November 13, 2006
Dear All,
All worldly things, including knowledge, only provide worldly “security”, which is subject to change, therefore not real security. To make an example of my life, or what I might presume to call “the evolution of a philosopher through suffering”, I am being forced to recognize that relationships, including the so-called “deepest”, “soulmate”, “great loves” etc. have no value in themselves. They only serve to teach us that there is no real “security” whilst we are alive on this earth. They allow us to glimpse the eternal when we can love another with no thought for our own temporary benefit or false “security”, which includes all the most “inspiring”, warm and fuzzy feelings. To be a philosopher is to face one’s death while still alive. To face our general worthlessness, yet knowing there is still a seed of universality that if nurtured can make this general wasteland called life worth living. Writing this in solitude I may touch those courageous enough to face their solitude and create something out of it.
The love I have for a lady who might just have craved feeling my hand on her ass as we danced, names unknown to each other still, may actually have a greater quality to it than the love I have for my two former wives, both receding into the background of my life because the first stood in my way and the second could not keep up. And my current lady friend was tested by my dancing alone. She could have joined me but did not. I knew the “rules of etiquette” would not have helped me in asking her to dance. I attracted a fabulous gypsy type soul akin to mine who was compelled to stand in front of me, figuratively saying, if only for a moment, “I will join you!”. The only real security either of us may ever know is that spark of love – of passion for life that transcends all the pretenses and “formalities” of marriage and relationships.
Because we don’t know ourselves, as Pythagoras advised us to do (a virtual impossibility in this pathetic but beautiful world), marriage means next to nothing.
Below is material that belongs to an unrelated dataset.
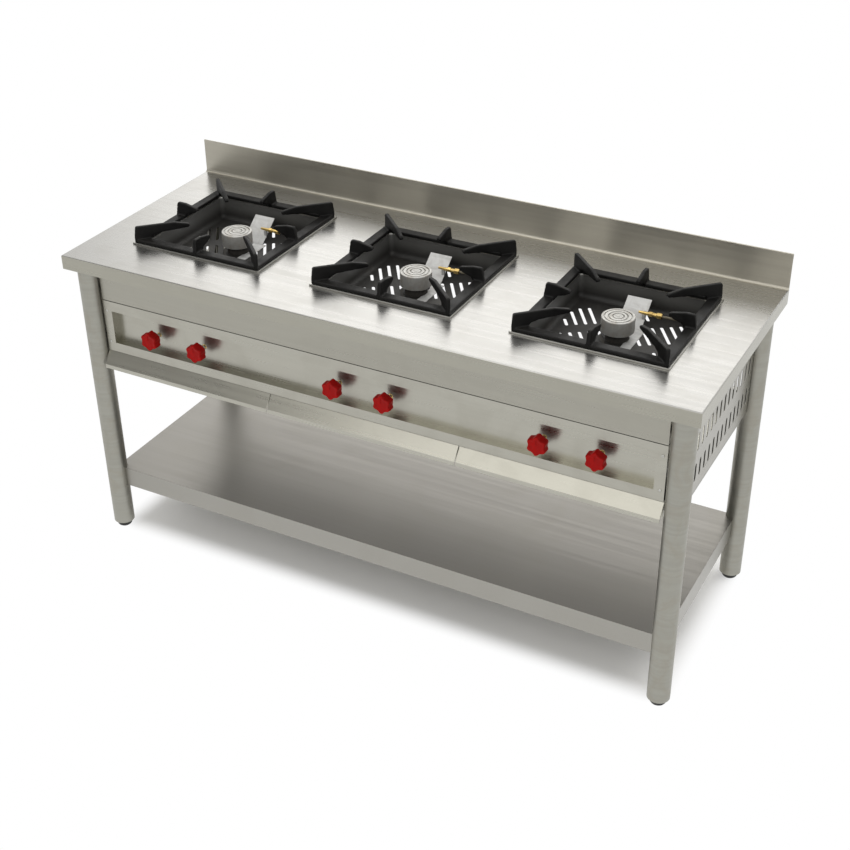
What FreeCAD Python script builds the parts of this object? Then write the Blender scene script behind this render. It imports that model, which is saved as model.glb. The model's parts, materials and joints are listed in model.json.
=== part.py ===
"""A three-burner commercial wok range on four tubular legs.

Millimetres. +X runs to the right along the range, +Y to its back, +Z up.
The origin is on the floor, below the middle of the worktop.
"""
import FreeCAD, Part
import math
import os

V = FreeCAD.Vector
X_AXIS = V(1, 0, 0)
Y_AXIS = V(0, 1, 0)
Z_AXIS = V(0, 0, 1)

# ---------------------------------------------------------------- driving sizes
TOP_LENGTH = 1800.0
TOP_DEPTH = 680.0
TOP_HEIGHT = 900.0
TOP_LIP = 40.0
TOP_BEND = 3.0
SPLASH_HEIGHT = 100.0
SHEET = 2.0
BEARING_GAP = 0.3

LEG_RADIUS = 30.0
LEG_WALL = 2.0
LEG_X = 852.0
LEG_INSET = 45.0
LEG_CLEARANCE = 20.0
SOCKET_WALL = 3.0
SOCKET_HEIGHT = 28.0
SOCKET_PLATE = 4.0

FOOT_RADIUS = 22.5
FOOT_TIP_RADIUS = 15.0
STEM_RADIUS = 5.0
STEM_LENGTH = 38.0
STEM_FIT = 0.05
INSERT_LENGTH = 45.0

SHELF_TOP = 210.0
SHELF_LIP = 60.0
SHELF_HALF_LENGTH = 848.0
STIFFENER_X = (-425.0, 0.0, 425.0)
STIFFENER_WIDTH = 60.0
STIFFENER_HEIGHT = 36.0

FRONT_HALF_LENGTH = 817.0
RETURN_DEPTH = 24.0
PANEL_BOTTOM = 609.5
PANEL_TOP = 764.5
FASCIA_GAP = 1.5
RECESS_HALF_LENGTH = 790.0
RECESS_BOTTOM = 637.0
RECESS_TOP = 735.0
RECESS_DEPTH = 22.0
SCREW_X = 806.0
SCREW_HEAD_RADIUS = 4.0
SCREW_HEAD_HEIGHT = 2.0
SCREW_SHANK_RADIUS = 2.0
SCREW_SHANK_LENGTH = 12.0

SIDE_X = 850.0
SIDE_BOTTOM = 571.0
SIDE_HALF_DEPTH = 261.0
SIDE_RETURN = 15.0
LOUVRE_ROWS = (627.0, 715.0, 803.0)
LOUVRES_PER_ROW = 15
LOUVRE_PITCH = 33.5
LOUVRE_WIDTH = 12.0
LOUVRE_HEIGHT = 50.0

REAR_HALF_LENGTH = 822.0
REAR_TOP_RAIL_BOTTOM = 790.0
REAR_TOP_RAIL_TOP = 860.0
REAR_LOW_RAIL_BOTTOM = 556.0
REAR_LOW_RAIL_TOP = 612.0

BURNERS = 3
BURNER_PITCH = 1700.0 / BURNERS
BURNER_Y = 8.0

BOWL_INSIDE = 350.0
BOWL_FLOOR_TOP = 838.0
BOWL_CORNER = 14.0
BOWL_SEAT_LENGTH = 408.0
BOWL_SEAT_DEPTH = 404.0
BOWL_SEAT_RISE = 4.6
CUTOUT_SIDE = 360.0
SLOT_ANGLE = -57.0
SLOT_WIDTH = 8.0
SLOT_PITCH = 24.5
SLOT_LENGTH = 90.0
SLOT_SHORTEST = 30.0
SLOT_BRIDGE = 36.0
SLOT_NEAR_LEFT = 38.0
SLOT_NEAR_RIGHT = 49.0
SLOT_FIELD_HALF = 158.0

GRATE_LENGTH = 400.0
GRATE_DEPTH = 396.0
GRATE_RAIL_WIDTH = 28.0
GRATE_RAIL_HEIGHT = 9.0
GRATE_RAIL_CHAMFER = 2.0
RIB_THICKNESS = 12.0
RIB_TOP = 950.0
RIB_LEVEL_RADIUS = 170.0
RIB_FALL = 0.2
RIB_TIP_RADIUS = 128.0
RIB_TIP_BOTTOM = 931.0
RIB_ROOT_BOTTOM = 926.0
RIB_ROOT_RUN = 30.0
RIB_LEAN = 5.0
RIB_SHOULDER = 3.0

HEAD_RADIUS = 42.5
HEAD_BOTTOM = 861.0
HEAD_GROOVES = ((33.0, 36.0), (22.5, 25.5), (12.5, 15.5))
HEAD_GROOVE_DEPTH = 2.5
HEAD_BOSS_RADIUS = 7.0
HEAD_BOSS_RISE = 1.5
HEAD_SPIGOT_RADIUS = 24.0
HEAD_SPIGOT_DEPTH = 11.0
HEAD_BORE_RADIUS = 20.0
BASE_NECK_RADIUS = 30.0
BASE_BORE_RADIUS = 24.3
BASE_FLANGE_RADIUS = 48.0
BASE_FLANGE_THICKNESS = 4.0
BASE_BODY_RADIUS = 24.0
BASE_PASSAGE_RADIUS = 16.0
BASE_BOTTOM = 792.0
TUBE_Z = 812.0
TUBE_INLET_DEPTH = 48.0
TUBE_LENGTH = 150.0
TUBE_MOUTH_RADIUS = 23.0
TUBE_THROAT_RADIUS = 13.0
TUBE_END_RADIUS = 18.0
TUBE_WALL = 2.5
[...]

In order to grow, one must detach oneself from life and all its dependency-creating drugs, one of which is the emotionality/sexuality of relationships. Nature is forcing me to examine myself thoroughly by removing women from my life at what seems an alarming rate. Few men love women as much as I do, but Nature is calling out loudly to me – “You must learn to do without them if you are to truly live”. It is time for me to withdraw temporarily from emotional relationships to find my inner strength. I pity any woman who is attracted to me at this point. Only those who truly love can survive the experience of knowing me.
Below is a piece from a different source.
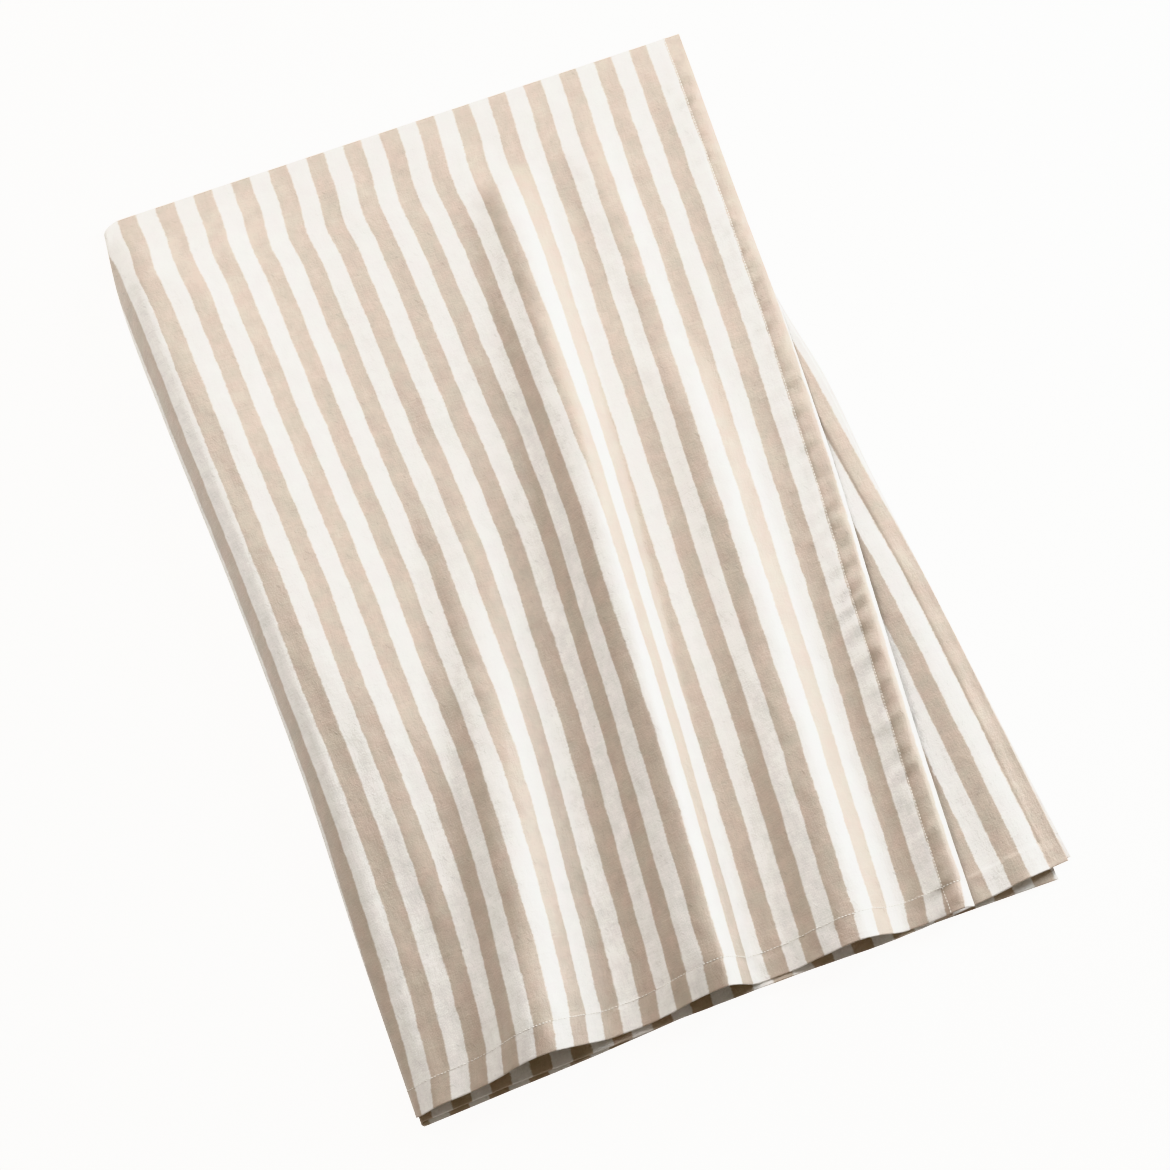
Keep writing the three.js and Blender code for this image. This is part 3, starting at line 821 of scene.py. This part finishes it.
def makeClothMaterial():
    material, tree, shader = newMaterial("stripedCotton")
    flat = addNode(tree, "ShaderNodeUVMap", uv_map="flatCloth").outputs["UV"]
    stripes = addNode(tree, "ShaderNodeGroup", node_tree=stripeGroup())
    weave = addNode(tree, "ShaderNodeGroup", node_tree=weaveGroup())
    for node in (stripes, weave):
        tree.links.new(flat, node.inputs["Flat"])
    tinted = ranged(tree, weave.outputs["Tint"], clothLook["tintRange"])
    white = mixed(tree, tinted, clothLook["white"], clothLook["whiteTinted"])
    beige = mixed(tree, tinted, clothLook["beige"], clothLook["beigeTinted"])
    colour = mixed(tree, stripes.outputs["Stripe"], white, beige)
    cloud = ranged(tree, weave.outputs["Cloud"], clothLook["cloudShade"])
    slub = ranged(tree, weave.outputs["Slub"], clothLook["slubShade"])
    fleck = maths(tree, "MULTIPLY", weave.outputs["Fleck"], clothLook["fleckShade"])
    plain = maths(tree, "SUBTRACT", 1.0, fleck)
    shade = maths(tree, "MULTIPLY", maths(tree, "MULTIPLY", cloud, slub), plain)
    shaded = addNode(tree, "ShaderNodeVectorMath", {0: colour, "Scale": shade}, operation="SCALE")
    tree.links.new(shaded.outputs[0], shader.inputs["Base Color"])
    raised = addNode(tree, "ShaderNodeBump", {
        "Height": weave.outputs["Height"], "Distance": clothLook["bumpDistance"],
        "Strength": clothLook["bumpStrength"]})
    tree.links.new(raised.outputs["Normal"], shader.inputs["Normal"])
    shader.inputs["Roughness"].default_value = clothLook["roughness"]
    shader.inputs["Specular IOR Level"].default_value = clothLook["specular"]
    shader.inputs["Sheen Weight"].default_value = clothLook["sheen"]
    shader.inputs["Sheen Roughness"].default_value = clothLook["sheenRoughness"]
    return material


def makeThreadMaterial():
    material, _, shader = newMaterial("hemThread")
    shader.inputs["Base Color"].default_value = threadLook["colour"]
    shader.inputs["Roughness"].default_value = threadLook["roughness"]
    shader.inputs["Sheen Weight"].default_value = threadLook["sheen"]
    return material


clothMaterial = makeClothMaterial()
sheet, seamLines = makeSheet(clothMaterial)
stitches = makeStitches(seamLines, makeThreadMaterial())
for piece in (sheet, stitches):
    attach(piece, "root")
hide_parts("tablecloth")

# The floor, which glows to the camera alone, and the light. Sizes and places are in metres.
studio = {
    "floorSize": 14, "floorDrop": 0.0010, "floorColour": (0.95, 0.95, 0.95, 1), "floorGlow": 2.2,
    "floorRoughness": 0.9, "floorSpecular": 0.1,
    "worldStrength": 0.37, "worldColour": (1.0, 0.91, 0.785, 1),
    "keyColour": (0.92, 0.975, 1.0), "fillColour": (1.0, 0.99, 0.97),
    "keyPower": 148, "keySize": (0.8, 2.0), "keyFrom": (2.9, 0.5, 0.92),
    "fillPower": 137, "fillSize": (2.4, 2.0), "fillFrom": (-0.5, 2.6, 3.0),
}


def makeFloor():
    half, low = studio["floorSize"] / 2, -studio["floorDrop"]
    verts = np.array([(-half, -half, low), (half, -half, low), (half, half, low), (-half, half, low)])
    material, tree, shader = newMaterial("paleFloor")
    shader.inputs["Base Color"].default_value = studio["floorColour"]
    shader.inputs["Roughness"].default_value = studio["floorRoughness"]
    shader.inputs["Specular IOR Level"].default_value = studio["floorSpecular"]
    glow = addNode(tree, "ShaderNodeEmission", {
        "Color": studio["floorColour"], "Strength": studio["floorGlow"]})
    path = addNode(tree, "ShaderNodeLightPath")
    both = addNode(tree, "ShaderNodeAddShader", {0: shader.outputs[0], 1: glow.outputs[0]})
    seen = addNode(tree, "ShaderNodeMixShader", {
        "Fac": path.outputs["Is Camera Ray"], 1: shader.outputs[0], 2: both.outputs[0]})
    tree.links.new(seen.outputs[0], tree.nodes["Material Output"].inputs["Surface"])
    newMesh("floor", verts, [(0, 1, 2, 3)], material, False)


# A lamp named in studio, turned towards the origin.
def addLamp(name):
    lamp = bpy.data.lights.new(name, "AREA")
    lamp.color = studio[name + "Colour"]
    lamp.shape = "RECTANGLE"
    lamp.size, lamp.size_y = studio[name + "Size"]
    lamp.energy = studio[name + "Power"]
    place = Vector(studio[name + "From"])
    holder = bpy.data.objects.new(name, lamp)
    holder.location = place
    holder.rotation_euler = (-place).to_track_quat("-Z", "Y").to_euler()
    bpy.context.scene.collection.objects.link(holder)


def lightStudio():
    world = bpy.data.worlds.new("studio")
    world.use_nodes = True
    background = world.node_tree.nodes["Background"]
    background.inputs["Color"].default_value = studio["worldColour"]
    background.inputs["Strength"].default_value = studio["worldStrength"]
    bpy.context.scene.world = world
    addLamp("key")
    addLamp("fill")
    bpy.context.scene.view_settings.view_transform = "Khronos PBR Neutral"


# The photograph looks down at the cloth, 20 degrees off square towards its bottom hem, and
# the cloth lies turned in the frame.
view = {
    "target": (0.0065, -0.0553, 0), "tilt": 20, "roll": 19.3, "distance": 3.6,
    "lens": 96.48, "sensor": 36, "clipEnd": 60,
}


# The camera stands off along a line tilted from square, and is rolled about that line.
def makeCamera():
    tilt, roll = np.radians(view["tilt"]), np.radians(view["roll"])
    back = Vector((0, -np.sin(tilt), np.cos(tilt)))
    rightward = Vector((1, 0, 0))
    upward = Vector((0, np.cos(tilt), np.sin(tilt)))
    right = rightward * np.cos(roll) - upward * np.sin(roll)
    up = upward * np.cos(roll) + rightward * np.sin(roll)
    lens = bpy.data.cameras.new("camera")
    lens.lens = view["lens"]
    lens.sensor_width = view["sensor"]
    lens.clip_end = view["clipEnd"]
    camera = bpy.data.objects.new("camera", lens)
    place = Vector(view["target"]) + back * view["distance"]
    camera.matrix_world = Matrix.Translation(place) @ Matrix((right, up, back)).transposed().to_4x4()
    bpy.context.scene.collection.objects.link(camera)
    bpy.context.scene.camera = camera


makeFloor()
lightStudio()
makeCamera()
print("studio ready")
‘Master, we know that thou art true, and teachest the way of God in truth, neither carest thou for any man: for thou regardest not the person of men.’ (Matthew 22.16)
In the pursuit of learning, every day something is acquired.
In the pursuit of Tao, every day something is dropped.
(Lao Tzu, Tao Te Ching, 48, tr Gia-Fu Feng)
Anticipate Nature – drop things before you are forced to, if indeed you have the wisdom to recognize what may be safely dropped, and when perhaps to pick them up again if need be.